Lovely reflection today and so relatable! Reminded me a little of this essay by Rachel Cusk - I'll never forget the description of the kitchen with a layer of crumb debris underfoot

"Another friend of mine runs her house with admirable laxity, governing her large family by a set of principles that have tidiness as a footnote or a distant goal, something it would be nice to achieve one day, like retirement. In the kitchen, you frequently feel a distinct crunching sensation from the debris underfoot; the stairs are virtually impassable with the possessions that have accumulated there, the books and clothes and toys, the violins and satchels and soccer shoes, all precipitously stacked as if in a vertical lost property office; the children’s rooms are so neglected they have acquired a kind of wilderness beauty, like untouched landscapes where over time the processes of growth and decay have created their own organic forms. In the kitchen, the children make volcano cakes or create chemical explosions; somewhere in the upper regions of the house, a singing teacher leads the older ones in hollering out show tunes; in the corridors, there is always a multitude of friends and pets and hangers-on milling around. One day a hamster got out of its cage; it was found six months later, living happily with a brood of offspring in a wardrobe. My friend looks at it all with mock despair, then waves it away with her hand. If that’s how they want to live, she says, then let them. In this house, the search for happiness appears to be complete; or rather, in the chaotic mountain of jumble it is always somehow at hand, the easiest of all things to find. The foreground is entirely human here: The rooms may have been neglected, but the people haven’t been.

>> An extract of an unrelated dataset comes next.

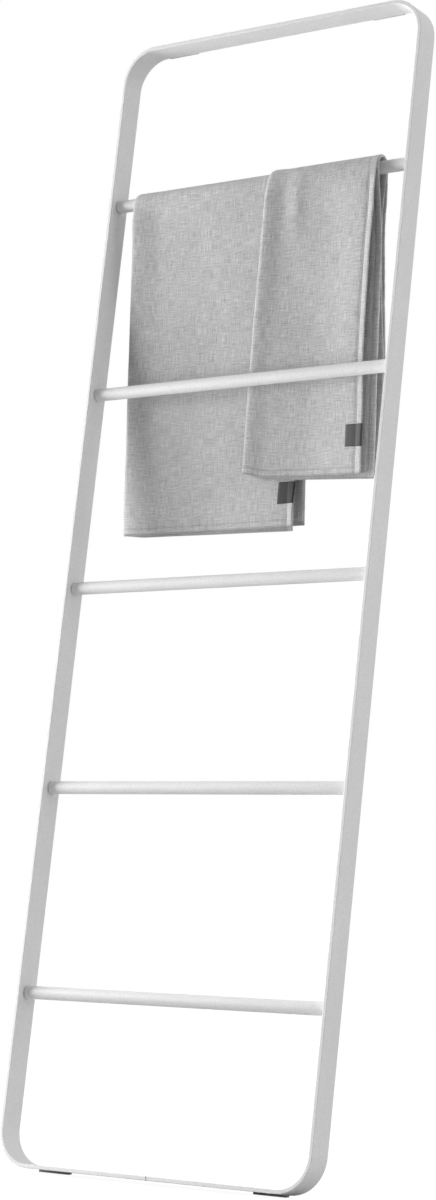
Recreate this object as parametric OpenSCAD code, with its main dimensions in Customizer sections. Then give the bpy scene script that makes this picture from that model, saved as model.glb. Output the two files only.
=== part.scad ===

It is clear to me that by eradicating the tension of the material, my friend has been able to give her children exactly what she wanted to give them — love, authority, the right advice — where for other people these things got mixed up and snagged on one another."

https://www.nytimes.com/2016/09/04/magazine/making-house-notes-on-domesticity.html

Also here to recommend getting a babysitter just so you can BE BORED. Not so you can do productive things but specifically so you can chill out. No plans! Feels crazy indulgent and also like the best money I will ever spend (we've been tricked into thinking it's okay to spend that money on a material good but not on help!)